Love the reply from Opera w.r.t. Browser Speed Test

Filed under: Uncategorized — ctrambler @ 8:32 am

Now, people will tell you don’t trust a vendor’s testing if the vendor has a horse in the race.

Still, one hope there is not a big gigantic problem like the one reported by WWWery: Opera cannot run an web application call Galactic, and it was penalized very severely for that in the browser power consumption test by Microsoft.

For me, here are a few things I do not like about the power consumption test:

First, when someone spent so much time demoing the hardware setup, just like reading a journal paper/conference paper that spent a lot of time on statistics and overall benefit before touching on the actual content of the paper, one begins to get suspicious. But may be that is just me being paranoid.

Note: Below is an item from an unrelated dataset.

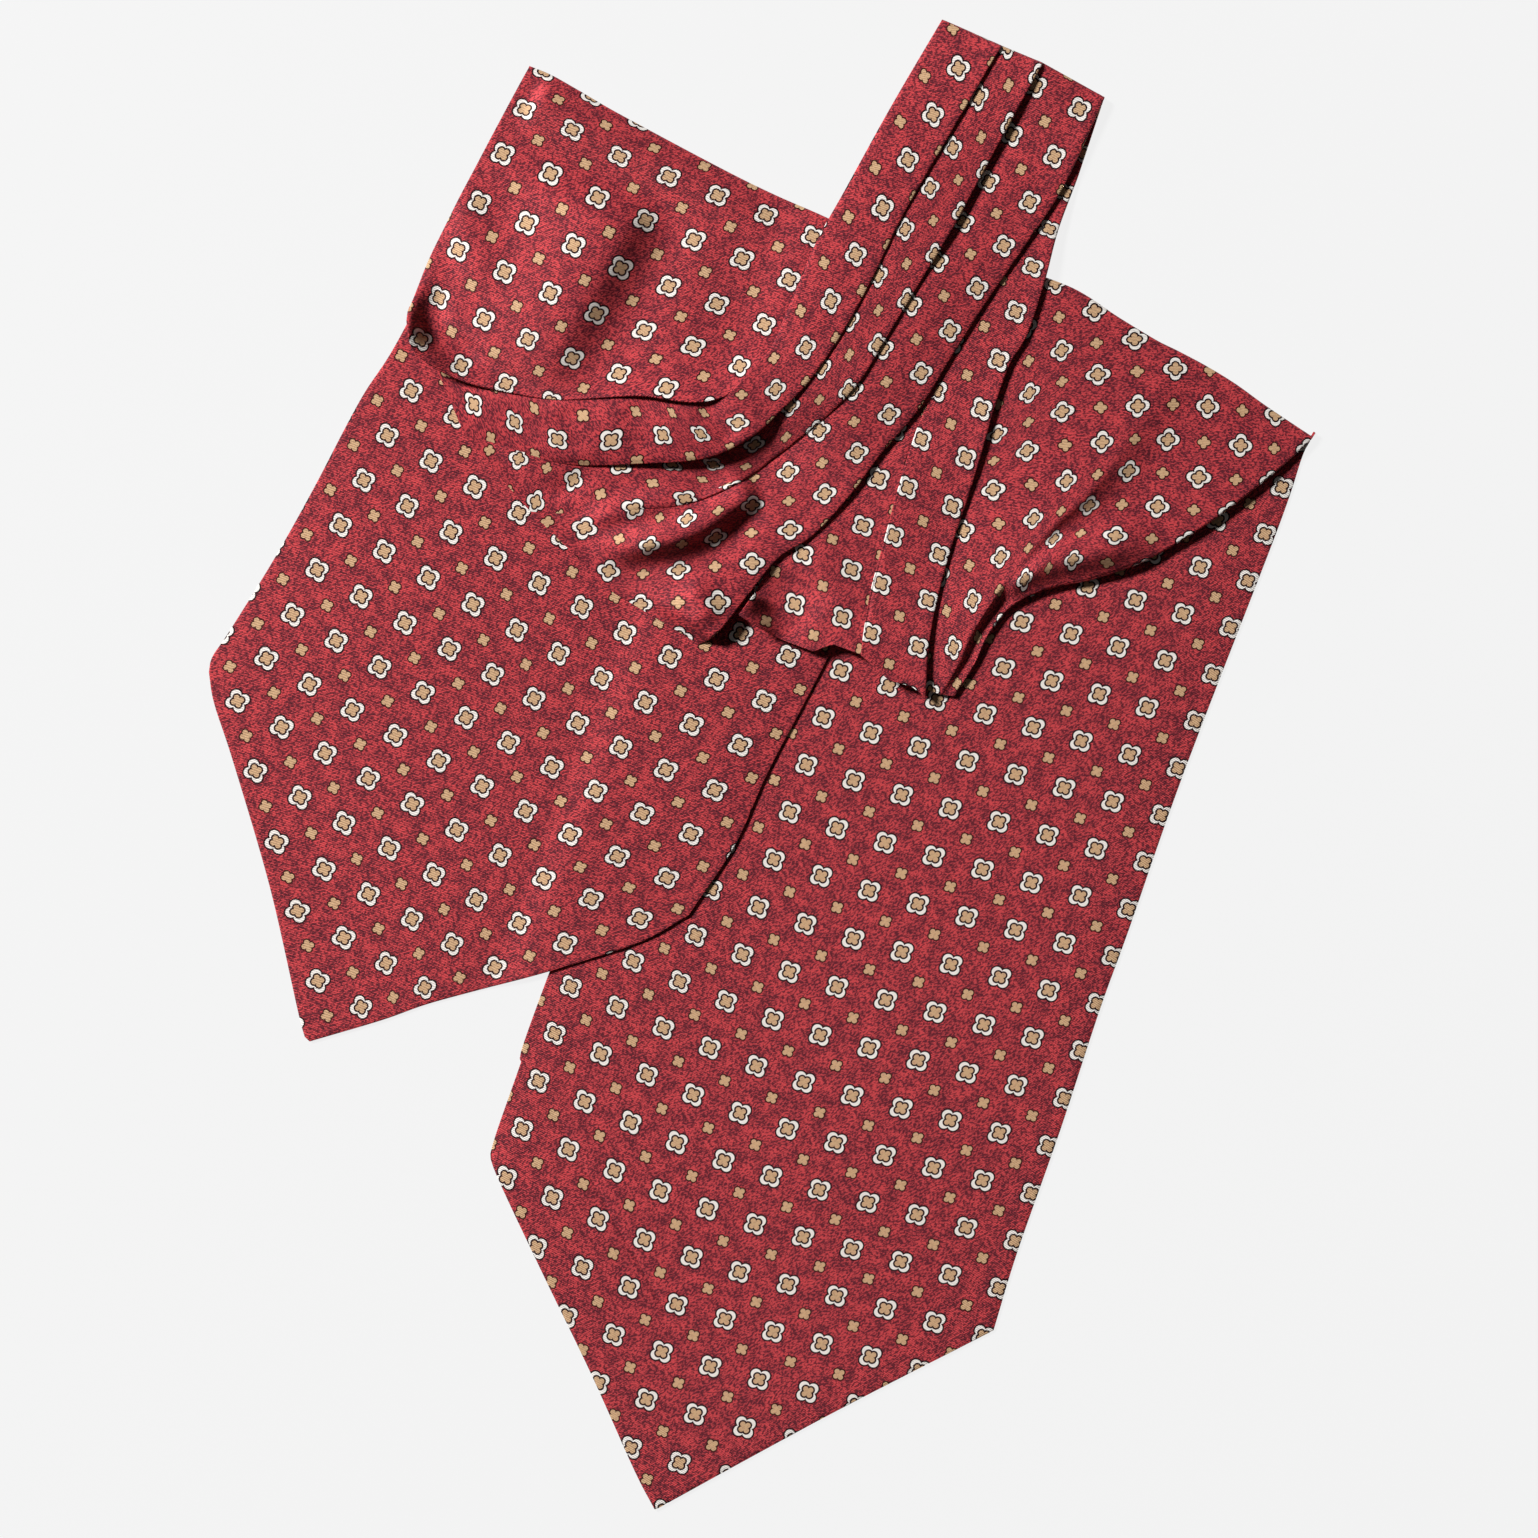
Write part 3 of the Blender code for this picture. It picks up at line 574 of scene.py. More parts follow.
# front of the neckband and the panel
front = {
    # edges from left to right: the upper strip's left edge, then the folded edge of each strip
    "columns": ("ax", "ay", "bx", "by", "cx", "cy", "dx", "dy",
                "aHeight", "bHeight", "cHeight", "dHeight", "aTuck", "tuck", "swell", "trough"),
    "sections": (
        (53.0, 217.85, 70.5, 210.0, 82.5, 205.0, 100.5, 195.0, 2.0, 3.7, 3.7, 2.4, 0.0, 0.0, 0.0, 0.0),
        (38.2, 192.5, 55.0, 183.5, 68.0, 178.5, 88.5, 169.0, 3.6, 4.5, 3.6, 2.4, 0.0, 5.0, 0.3, 0.0),
        (24.8, 168.0, 41.5, 160.0, 55.5, 155.5, 76.5, 150.5, 5.9, 6.4, 5.7, 3.6, 0.0, 5.0, 0.4, 0.0),
        (16.0, 152.0, 32.5, 141.5, 45.5, 139.0, 65.5, 134.5, 6.2, 6.7, 5.9, 4.2, 0.0, 5.0, 0.4, 0.0),
        (8.5, 134.5, 24.0, 126.0, 36.5, 124.0, 56.0, 119.5, 6.2, 6.7, 5.9, 4.2, 0.0, 5.0, 0.4, 0.0),
        (3.0, 121.5, 14.5, 112.0, 28.0, 110.5, 46.0, 103.5, 6.1, 6.8, 6.0, 4.3, 0.0, 5.0, 0.4, 0.0),
        (-2.5, 115.0, 6.0, 103.0, 16.0, 98.5, 35.0, 90.5, 6.8, 7.5, 4.8, 4.3, 0.0, 4.5, 0.4, 0.1),
        (-8.5, 108.5, -3.0, 95.0, 4.0, 89.5, 26.5, 79.0, 8.0, 8.2, 3.1, 4.4, 0.0, 2.5, 0.4, 0.2),
        (-16.0, 105.0, -16.5, 89.0, -5.5, 82.5, 15.5, 67.0, 7.6, 7.4, 2.7, 4.5, 0.6, 3.5, 0.3, 0.2),
        (-32.5, 107.0, -37.5, 87.5, -21.5, 76.0, 5.5, 60.5, 5.6, 5.4, 3.3, 4.7, 2.0, 4.5, 0.7, 0.4),
        (-47.0, 107.0, -56.5, 87.5, -41.0, 74.0, -2.5, 51.0, 4.6, 4.3, 3.5, 5.2, 4.0, 5.0, 0.8, 0.4),
        (-64.5, 107.5, -70.5, 91.5, -53.0, 73.5, -9.0, 42.5, 3.2, 3.4, 3.2, 6.0, 4.0, 4.0, 0.6, 0.4),
        (-82.0, 110.5, -79.5, 94.5, -61.5, 73.5, -13.5, 37.5, 2.4, 2.9, 2.8, 5.8, 4.0, 3.0, 0.4, 0.3),
        (-95.0, 116.0, -86.5, 96.0, -67.5, 74.0, -18.0, 35.0, 1.9, 2.4, 2.4, 3.6, 2.0, 2.0, 0.0, 0.0)),
    "steps": 12,
    "panelStart": 2.5,            # section beside which the turned-over blade begins
    "panelCorner": 7,             # section at its lower right corner
    # where one lies on another: sections, and how much of the fold is there
    "stripOverPanel": ((4.3, 5.5), (1.0, 0.0)),
    "panelOverStrip": ((7.0, 8.3), (0.0, 1.0)),
    "upperOverMiddle": ((9.8, 11.0), (1.0, 0.0)),
    "middleOverLower": ((8.4, 10.0), (1.0, 0.0)),
    # how far a hidden edge lies below the edge on top of it, and how the upper strip is vaulted
    "upperStep": ((0.0, 5.8, 7.0, 8.3, 9.4, 10.0), (0.8, 0.8, 3.5, 3.4, 1.6, 0.8)),
    "middleStep": ((0.0, 0.8, 1.9, 2.9, 5.2, 6.6), (0.9, 2.3, 2.3, 0.9, 0.9, 1.1)),
    "upperCrown": ((6.5, 9.0, 12.0, 13.0), (0.0, 1.2, 1.2, 0.0)),
    "crests": (0.2, 0.2, 0.25),   # along the folded edges of the upper, middle and lower strip
    "lowerSwell": 1.5,            # how much more the lower strip swells than the others
    # sections over which the fan comes down on to the left blade
    "settle": (10.3, 12.4),
    "settleUpper": (11.6, 13.0),  # the same for the upper strip's hidden edge
    "settleEdge": (11.9, 13.0),   # and for the lower strip's folded edge
    "troughAt": 0.28, "troughReach": 0.3, "troughDepth": 0.7,
    "endBulge": ((0.0, 0.0), (0.3, 2.0), (0.55, 3.6), (0.8, 1.6), (1.0, 0.0)),
    "endOutward": (-0.62, -0.785), "endSections": 2.0,
    # rows that close the strips' start: how far in, share of the drop, place along the print
    "closing": ((0.25, 1.0, -0.9), (0.45, 0.55, -0.2), (0.85, 0.22, 0.3), (1.5, 0.06, 0.6)),
    "closingDrop": 0.8,
    "creases": (
        # the middle strip's fold running out into the fan
        crease(((-14.5, 78.5), (-21, 77), (-31, 76), (-40, 74), (-47, 72), (-54.5, 67.5)),
               3.2, 4.6, 2.6, 0.35, 0.3),
        # the ridge below it and the trough beside that
        crease(((0, 80.5), (-8, 75.5), (-16, 70), (-25, 66), (-35, 63.2), (-44, 61), (-54, 59.5)),
               3.5, 6.5, 4.6, 0.1, 0.15),
        crease(((3, 79), (-4, 72), (-11, 64), (-20, 58.5), (-32.5, 56), (-46, 55.5)),
               5.0, 5.0, -1.6, 0.2, 0.2),
        # the upper strip's lower edge, and the hollow below it
        crease(((-92, 106), (-85, 99.5), (-75, 94.5), (-64.5, 91), (-54.5, 89.5), (-43.5, 89)),
               5.5, 3.2, 0.9, 0.25, 0.3),
        crease(((-75, 84), (-67.5, 80.5), (-60, 79.5), (-52.5, 83), (-45.5, 87)),
               3.5, 3.2, -1.2, 0.4, 0.4),
        # shallow waves across the upper strip
        crease(((-58, 105), (-54.5, 98), (-53, 90)), 6.0, 4.0, -0.7, 0.3, 0.3),
        crease(((-40, 105), (-35.5, 98), (-32.5, 90)), 5.0, 3.5, -0.6, 0.3, 0.3),
        crease(((-19, 106), (-13.5, 99.5), (-6, 93.5)), 5.0, 3.5, -1.2, 0.3, 0.3),
        # the upper strip falls away from the edge that lies on it
        crease(((-44, 107), (-31, 106.5), (-18, 104), (-8, 105), (0, 107)), 6.0, 6.0, -0.4, 0.3, 0.3),
        # the ridge from which the lower strip's corner falls away
        crease(((-22, 55), (-18, 47), (-14, 40)), 4.2, 7.0, 2.2, 0.4, 0.3)),
    "upperFlowers": (
        (57.6, 203.1, 7, 4), (50.2, 189.4, 7, 3), (35.5, 161.9, 7, 1), (20.3, 134.8, 7, -1),
        (13.1, 121.3, 7, -2), (4.3, 109.2, 7, -3), (-6.7, 99.3, 7, -4), (-17.5, 96.1, 7, -5),
        (-28.4, 95.8, 7, -6), (-43.6, 94.3, 7, -7), (-59.4, 94.6, 7, -8), (-71.7, 99.9, 7, -9),
        (-83.7, 105.2, 7, -10), (-6.1, 116.0, 6, -3), (47.7, 200.8, 6.5, 3.5), (25.4, 159.3, 6.5, 0.5),
        (-5.6, 107.5, 6.5, -3.5), (-16.7, 102.2, 6.5, -4.5), (-36.3, 102.8, 6.5, -6.5),
        (-51.8, 101.6, 6.5, -7.5), (-66.1, 103.7, 6.5, -8.5), (59.7, 192.0, 7.5, 3.5),
        (44.8, 165.1, 7.5, 1.5), (29.5, 137.9, 7.5, -0.5), (13.2, 111.3, 7.5, -2.5),
        (-8.8, 92.3, 7.5, -4.5), (-36.3, 88.5, 7.5, -6.5), (-65.8, 90.5, 7.5, -8.5),
        (-79.0, 95.5, 7.5, -9.5)),
    "middleFlowers": (
        (55.9, 179.7, 8, 2), (34.2, 142.3, 8, -1), (17.8, 115.4, 8, -3), (8.5, 104.3, 8, -4),
        (-2.0, 93.1, 8, -5), (-14.0, 87.3, 8, -6), (-26.0, 87.9, 8, -7), (-41.2, 87.3, 8, -8),
        (-54.7, 83.2, 8, -9), (-65.8, 76.8, 8, -10), (72.2, 198.2, 8.5, 3.5), (57.5, 170.4, 8.5, 1.5),
        (42.4, 145.8, 8.5, -0.5), (25.7, 119.3, 8.5, -2.5), (7.3, 95.5, 8.5, -4.5), (-4.4, 87.0, 8.5, -5.5),
        (-17.0, 83.2, 8.5, -6.5), (-31.6, 82.0, 8.5, -7.5), (-46.8, 78.8, 8.5, -8.5),
        (-58.8, 72.7, 8.5, -9.5), (-22.2, 77.4, 9, -7), (-36.9, 74.4, 9, -8), (-51.5, 69.2, 9, -9)),
    "lowerFlowers": (
        (80.1, 198.2, 11, 4), (66.4, 170.1, 11, 2), (51.5, 146.7, 11, 0), (35.4, 121.2, 11, -2),
        (26.6, 109.2, 11, -3), (17.0, 97.3, 11, -4), (7.9, 85.3, 11, -5), (-2.6, 75.6, 11, -6),
        (-13.3, 66.3, 11, -7), (-24.0, 56.9, 11, -8), (93.0, 191.4, 12, 4), (78.4, 164.2, 12, 2),
        (63.0, 138.8, 12, 0), (46.7, 114.1, 12, -2), (37.3, 102.0, 12, -3), (28.0, 90.9, 12, -4),
        (18.6, 78.9, 12, -5), (8.5, 68.4, 12, -6), (-2.6, 58.7, 12, -7), (-12.4, 47.1, 12, -8),
        (-21.6, 71.2, 10, -7), (-32.5, 63.6, 10, -8), (-44.5, 56.6, 10, -9), (-36.9, 74.4, 9, -8),
        (-51.5, 69.2, 9, -9)),
}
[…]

Second, for each of the test, the scenario is ran for 7 minutes. I question the validity of this methodology as I cannot see how this can work correctly for a few tests. For example: How are you going to run the blank page loading test (about:blank) for seven minutes? Also, I cannot see any news site takes 7 minutes to load and for that matter, is it a news site that the tester can manipulate to favour one browser over another? A much better test would had been to run the scenario X number of time, e.g., 1000 load of about:blank, another 1000 refresh of a news website that Microsoft did not have control on. Finally, for  God sake, name the news website.

Third, one needs to explain how the Galactic test affect the final result calculation. Opera cannot run Galactic, so inclusion of that test makes comparing Opera with other browser awkward. Fully penalizing Opera for it is one strategy, but common sense says it is too extreme.

Finally, how do you translate the results to a 570W battery-powered laptop? My view will be get such a laptop and repeat the test from full charge  till the laptop dies. Extrapolating from the results looks stupid.